Yesterday evening eight superb women gathered under my roof here in Michigan to share delicious food and even more tantalizing tales of dreams, risks, business ventures, good marriages, strong willed children and more. There was a clothing and textiles' designer -- successful, funny, onto new ventures; a restaurant chef and owner -- cheerfully working very long days, and succeeding in her one-year old restaurant during one of this state's worst downturns. Goes to show you, when you've figured out the formula, thought through your idea, and put it into motion with grace, intelligence, savvy and good humor, surrounded yourself with good helpers and assistants, yes, it can work, no matter when. Another is a cooking teacher, expert in Asian cuisine, and successfully on this healing side of a nasty, multi-year bout of Lyme disease. Another is discovering the joys of raising goats, making goat cheese and contemplating this new profession -- at the tender age of 60!

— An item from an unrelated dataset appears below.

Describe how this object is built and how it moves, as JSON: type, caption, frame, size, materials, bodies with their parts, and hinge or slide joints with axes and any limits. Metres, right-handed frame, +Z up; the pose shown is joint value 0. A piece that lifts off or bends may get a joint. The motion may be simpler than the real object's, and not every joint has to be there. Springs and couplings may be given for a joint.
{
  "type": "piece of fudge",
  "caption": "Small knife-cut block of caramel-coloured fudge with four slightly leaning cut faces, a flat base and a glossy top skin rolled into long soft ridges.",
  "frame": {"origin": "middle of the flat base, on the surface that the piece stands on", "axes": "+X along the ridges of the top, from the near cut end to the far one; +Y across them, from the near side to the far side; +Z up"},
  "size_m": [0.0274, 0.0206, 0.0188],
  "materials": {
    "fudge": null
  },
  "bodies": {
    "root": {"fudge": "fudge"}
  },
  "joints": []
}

I love it. I love them! Spunk, risk-taking, joy, hope. Two are on their third marriages (apparently 3's the charm), one happily single, another managing with her small children, and another cheerfully contemplating entering into the 30 plus anniversary with her husband. Differences abound, but the unifying force of smarts, following dreams, and supporting friends.

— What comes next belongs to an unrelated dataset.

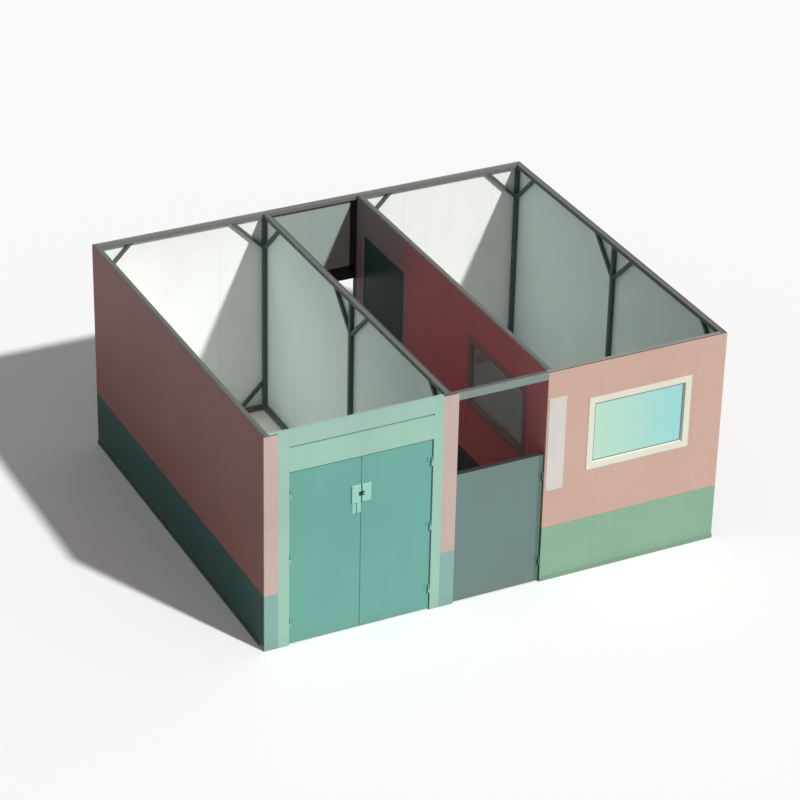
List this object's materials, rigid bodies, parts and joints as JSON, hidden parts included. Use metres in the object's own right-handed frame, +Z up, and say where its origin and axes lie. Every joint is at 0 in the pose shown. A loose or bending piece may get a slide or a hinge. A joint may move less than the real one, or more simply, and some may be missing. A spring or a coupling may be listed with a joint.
{
  "type": "roofless guard booth with gate bay and passage",
  "caption": "Roofless guard booth of braced steel tube and flat panels, with a double-leaf gate, a walk-through passage with a low door, and a windowed guard room.",
  "frame": {"origin": "middle of the footprint, on the ground", "axes": "+X to the right along the front, seen from outside; +Y from the front wall to the back wall; +Z up. The gate bay is at -X and the guard room at +X."},
  "size_m": [5.27, 4.58, 2.5],
  "materials": {
    "frame_paint": "satin grey-green paint on square tube",
    "outer_wall_panel": "pink over a green band outside, off-white inside, satin coated sheet on board",
    "pale_trim": "satin pale grey-green paint",
    "gate_frame_paint": "satin light aqua paint",
    "gate_paint": "satin teal paint",
    "lock_paint": "satin pale aqua paint",
    "passage_door_paint": "satin grey paint",
    "guard_door_paint": "satin dark teal paint",
    "window_frame_paint": "satin cream paint",
    "window_glass": "tinted aqua, polished",
    "hinge_steel": "zinc-plated steel",
    "handle_steel": "satin steel"
  },
  "bodies": {
    "booth": {"back_top_rail": "frame_paint", "back_wall_gate_bay": "outer_wall_panel", "back_wall_guard_room": "outer_wall_panel", "base_rails": "frame_paint", "corner_posts": "frame_paint", "end_base_tracks": "frame_paint", "end_wall_braces": "frame_paint", "front_corner_panel": "outer_wall_panel", "front_pier": "outer_wall_panel", "front_top_rail": "pale_trim", "front_window_wall": "outer_wall_panel", "gate_groove_strip": "pale_trim", "gate_header": "gate_frame_paint", "gate_jambs": "gate_frame_paint", "gate_top_panel": "pale_trim", "guard_door_frame": "guard_door_paint", "hinge_pins": "hinge_steel", "left_wall": "outer_wall_panel", "mid_posts": "frame_paint", "partition_1_wall": "outer_wall_panel", "partition_2_over_door": "outer_wall_panel", "partition_2_rear_wall": "outer_wall_panel", "partition_2_wall": "outer_wall_panel", "partition_braces": "frame_paint", "partition_posts": "frame_paint", "partition_top_rails": "frame_paint", "passage_head": "pale_trim", "passage_transom": "outer_wall_panel", "right_wall": "outer_wall_panel", "side_base_tracks": "frame_paint", "side_top_rails": "frame_paint", "side_wall_braces": "frame_paint", "window_frames": "window_frame_paint", "window_glass": "window_glass"},
    "gate_leaf_left_body": {"gate_leaf_left": "gate_paint", "gate_leaf_left_hinges": "hinge_steel", "gate_lock_left": "lock_paint"},
    "gate_leaf_right_body": {"gate_leaf_right": "gate_paint", "gate_leaf_right_hinges": "hinge_steel", "gate_lock_right": "lock_paint"},
    "passage_door_body": {"passage_door": "passage_door_paint", "passage_door_hinges": "hinge_steel"},
    "guard_door_body": {"guard_door": "guard_door_paint", "guard_door_hinges": "hinge_steel", "guard_door_handle": "handle_steel"}
  },
  "joints": [
    {"name": "gate_left_swing", "type": "hinge", "parent": "booth", "child": "gate_leaf_left_body", "pos_m": [-2.341, -2.278, 0], "axis": [0, 0, -1], "range_deg": [0, 100]},
    {"name": "gate_right_swing", "type": "hinge", "parent": "booth", "child": "gate_leaf_right_body", "pos_m": [-0.779, -2.278, 0], "axis": [0, 0, 1], "range_deg": [0, 100]},
    {"name": "passage_door_swing", "type": "hinge", "parent": "booth", "child": "passage_door_body", "pos_m": [0.511, -2.275, 0], "axis": [0, 0, 1], "range_deg": [0, 100]},
    {"name": "guard_door_swing", "type": "hinge", "parent": "booth", "child": "guard_door_body", "pos_m": [0.584, 1.996, 0], "axis": [0, 0, 1], "range_deg": [0, 90]}
  ]
}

This is a gathering that is nearly inconceivable in my little world of Provence. Women striking out on risky business ventures are few, and those who do are counseled that it probably won't work, they need to do more market research, the fees will be too high, and then, rather than receive support and networking encouragement from their family and friends, those who are closest to them will be more likely to sit back and watch to see if they succeed, than do their utmost to help them succeed. If after a few years they are still in business, well, then the family, colleagues, neighbors, friends, etc., will start to take them seriously and just maybe patronize them.

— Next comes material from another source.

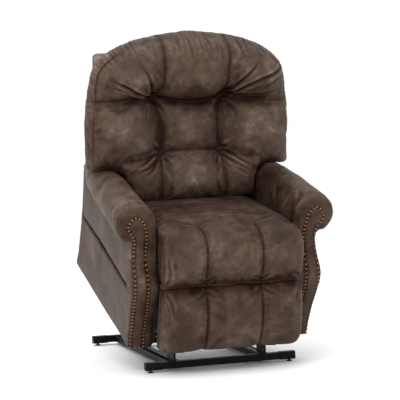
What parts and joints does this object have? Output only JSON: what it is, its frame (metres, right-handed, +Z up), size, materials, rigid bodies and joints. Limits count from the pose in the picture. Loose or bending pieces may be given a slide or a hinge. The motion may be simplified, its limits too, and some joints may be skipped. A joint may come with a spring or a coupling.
{
  "type": "lift recliner chair",
  "caption": "Powered lift recliner raised and tilted forward on a floor base, with rolled nail-trimmed arms, tufted back, channelled seat and a folding footrest.",
  "frame": {"origin": "centre of the bounding box of the raised chair, on the floor", "axes": "+Z up, the chair faces -Y, +X to the right of someone who looks at its front; the chair is mirror symmetric about X = 0 but for its motors and handset"},
  "size_m": [0.838, 1.0712, 1.2557],
  "materials": {
    "upholstery": "brushed faux leather, distressed, matte",
    "black_steel": "satin powder coat",
    "zinc": "zinc plated",
    "spring_steel": "oiled",
    "timber": "plywood",
    "black_plastic": "fine texture",
    "feet": "moulded",
    "keys": "soft touch",
    "antique_bronze": "antique bronze"
  },
  "bodies": {
    "base": {"base_front_tube": "black_steel", "base_rear_tube": "black_steel", "base_rail_left": "black_steel", "base_rail_right": "black_steel", "base_cross_tube": "black_steel", "base_end_caps": "black_steel", "floor_feet": "feet", "lift_upright_left": "black_steel", "lift_upright_right": "black_steel", "base_pivot_pins": "zinc"},
    "lift_arms": {"lift_arm_left": "black_steel", "lift_arm_right": "black_steel", "lift_torque_tube": "black_steel"},
    "stabilisers": {"stabiliser_links": "black_steel"},
    "lift_motor": {"lift_motor_unit": "black_plastic"},
    "lift_rod": {"lift_rod": "zinc"},
    "chair": {"chassis_plate_left": "black_steel", "chassis_plate_right": "black_steel", "chassis_front_tube": "black_steel", "chassis_rear_tube": "black_steel", "chassis_pivot_pins": "zinc", "arm_bolts": "zinc", "arm_frame_left": "timber", "arm_frame_right": "timber", "arm_inner_left": "upholstery", "arm_inner_right": "upholstery", "arm_side_left": "upholstery", "arm_side_right": "upholstery", "lower_side_left": "upholstery", "lower_side_right": "upholstery", "arm_roll_left": "upholstery", "arm_roll_right": "upholstery", "arm_front_left": "upholstery", "arm_front_right": "upholstery", "nailheads": "antique_bronze", "power_supply": "black_plastic", "handset_pocket": "upholstery", "handset": "black_plastic"},
    "button_up": {"button_up": "keys"},
    "button_down": {"button_down": "keys"},
    "seat": {"seat_frame_left": "black_steel", "seat_frame_right": "black_steel", "seat_rails": "timber", "seat_springs": "spring_steel", "seat_cushion": "upholstery", "footrest_gearmotor": "black_plastic"},
    "recline_motor": {"recline_motor_unit": "black_plastic"},
    "recline_rod": {"recline_rod": "zinc"},
    "back": {"back_frame": "timber", "back_hinges": "zinc", "back_cushion": "upholstery", "outside_back": "upholstery"},
    "footrest_crank": {"footrest_links": "black_steel", "footrest_shaft": "zinc"},
    "footrest_guide": {"footrest_guides": "black_steel"},
    "footrest_carrier": {"footrest_carriers": "black_steel"},
    "footrest_rod": {"footrest_tilt_rods": "zinc"},
    "footrest": {"footrest_board": "timber", "footrest_cushion": "upholstery"}
  },
  "joints": [
    {"name": "lift", "type": "hinge", "parent": "base", "child": "lift_arms", "pos_m": [0, -0.27076, 0.12], "axis": [1, 0, 0], "range_deg": [-32.12, 0]},
    {"name": "chair_tilt", "type": "hinge", "parent": "lift_arms", "child": "chair", "pos_m": [0, -0.09239, 0.23435], "axis": [1, 0, 0], "range_deg": [-0.2, 13.92]},
    {"name": "stabiliser_swing", "type": "hinge", "parent": "base", "child": "stabilisers", "pos_m": [0, -0.21475, 0.12], "axis": [1, 0, 0], "range_deg": [-25.37, 0.2]},
    {"name": "lift_motor_swing", "type": "hinge", "parent": "base", "child": "lift_motor", "pos_m": [0, 0.39111, 0.062], "axis": [1, 0, 0], "range_deg": [-0.2, 8.82]},
    {"name": "lift_screw", "type": "slide", "parent": "lift_motor", "child": "lift_rod", "axis": [0, -0.9118, 0.4105], "range_m": [-0.08775, 0.0005]},
    {"name": "recline", "type": "hinge", "parent": "seat", "child": "back", "pos_m": [0, 0.16234, 0.49825], "axis": [1, 0, 0], "range_deg": [-30, 0]},
    {"name": "seat_slide", "type": "slide", "parent": "chair", "child": "seat", "axis": [0, -0.9489, -0.3156], "range_m": [-0.0005, 0.0405]},
    {"name": "recline_motor_swing", "type": "hinge", "parent": "seat", "child": "recline_motor", "pos_m": [0, -0.16568, 0.35962], "axis": [1, 0, 0], "range_deg": [-0.2, 1.66]},
    {"name": "recline_screw", "type": "slide", "parent": "recline_motor", "child": "recline_rod", "axis": [0, 0.9916, 0.1295], "range_m": [-0.04922, 0.0005]},
    {"name": "footrest", "type": "hinge", "parent": "seat", "child": "footrest_crank", "pos_m": [0, -0.28932, 0.36697], "axis": [1, 0, 0], "range_deg": [-88, 0]},
    {"name": "footrest_guide_swing", "type": "hinge", "parent": "seat", "child": "footrest_guide", "pos_m": [0, -0.24347, 0.35588], "axis": [1, 0, 0], "range_deg": [-88.2, 0.2]},
    {"name": "footrest_carrier_swing", "type": "hinge", "parent": "footrest_crank", "child": "footrest_carrier", "pos_m": [0, -0.19419, 0.19104], "axis": [1, 0, 0], "range_deg": [-0.2, 88.2]},
    {"name": "footrest_rod_swing", "type": "hinge", "parent": "footrest_crank", "child": "footrest_rod", "pos_m": [0, -0.17517, 0.15586], "axis": [1, 0, 0], "range_deg": [-0.2, 88.2]},
    {"name": "footrest_tip", "type": "hinge", "parent": "footrest_carrier", "child": "footrest", "pos_m": [0, -0.3877, 0.30474], "axis": [1, 0, 0], "range_deg": [-88.2, 0.2]},
    {"name": "press_up", "type": "slide", "parent": "chair", "child": "button_up", "axis": [-0.9982, -0.019, 0.0571], "range_m": [0, 0.0015], "stiffness_N_per_m": 400, "springref_m": -0.0005},
    {"name": "press_down", "type": "slide", "parent": "chair", "child": "button_down", "axis": [-0.9982, -0.019, 0.0571], "range_m": [0, 0.0015], "stiffness_N_per_m": 400, "springref_m": -0.0005}
  ],
  "couplings": [
    {"joint": "chair_tilt", "follows": "lift", "ratio": -0.42721},
    {"joint": "stabiliser_swing", "follows": "lift", "ratio": 0.78348},
    {"joint": "lift_motor_swing", "follows": "lift", "ratio": -0.26831},
    {"joint": "lift_screw", "follows": "lift", "m_per_rad": 0.15563},
    {"joint": "seat_slide", "follows": "recline", "m_per_rad": -0.076394},
    {"joint": "recline_motor_swing", "follows": "recline", "ratio": -0.048739},
    {"joint": "recline_screw", "follows": "recline", "m_per_rad": 0.093051},
    {"joint": "footrest_guide_swing", "follows": "footrest", "ratio": 1},
    {"joint": "footrest_carrier_swing", "follows": "footrest", "ratio": -1},
    {"joint": "footrest_rod_swing", "follows": "footrest", "ratio": -1},
    {"joint": "footrest_tip", "follows": "footrest", "ratio": 1}
  ]
}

This has been the general feeling and atmosphere for women-directed risky ventures since I've been in Provence. When I first arrived and simply barreled into building the business of our cooking school and culinary vacations, I was blind and deaf to the neighbors' comments. This was a very helpful state of mind to be in. I was filled with the gumption of my American background and simply worked, day by day, night by night, learning how to make a web site, learning how to lodge it in the search engines, learning about meta tags, titles, exchanging links, etc., reading books one night and spending all the next day putting that new information into motion. And, surprise, surprise, we built a business. Sure, in the beginning it was rough going. There were the week-long classes with only one client (oh well, let's explore and improve ourselves). There were moments of difficulties, day trips in rather tired-looking cars, crises, etc., But, we just kept on, with hope, with hard work, with optimism. I pulled Erick with me, directed him, provided him with clients, and he made them happy with good food, patience, great musical taste and his sweet smile.
Today, I've three friends in France who are contemplating and actively moving forward on new business projects. Mireille, my horse-whisperer is building, every so carefully, her reputation as a healer of horse and rider relationships. If your horse bites you, if your horse throws you, if your horse is terribly skittish, if he refuses to pull a plough... she will work with him and the owner and strive to bring harmony to this relationship.
Pascale is setting up her Iyengar yoga teaching, and seeking to build her astrological counsel and therapy practice. She has the space in her home, she's made her brochures. It is growing and coming into being.
Martine has been teaching Shia Tsu massage now for a few years, and, as time permits, seeks to build her practice as a massage therapist (being a high school guidance counselor is highly time consuming though!).
These three are stretching themselves, reaching for dreams, contemplating, striving and assiduously putting down the building blocks upon which their projects can grow. I'll do what I can to support them, to be there, to encourage, to send business their way. We don't yet have an entrepreneurial culture in France, and particularly not where women are concerned, but, it is beginning, as I've seen during my CIBC (see earlier blogs) weekends and trainings. Whereas in the US it is strong and thriving, in France, it is in its infancy. Send them your moral support!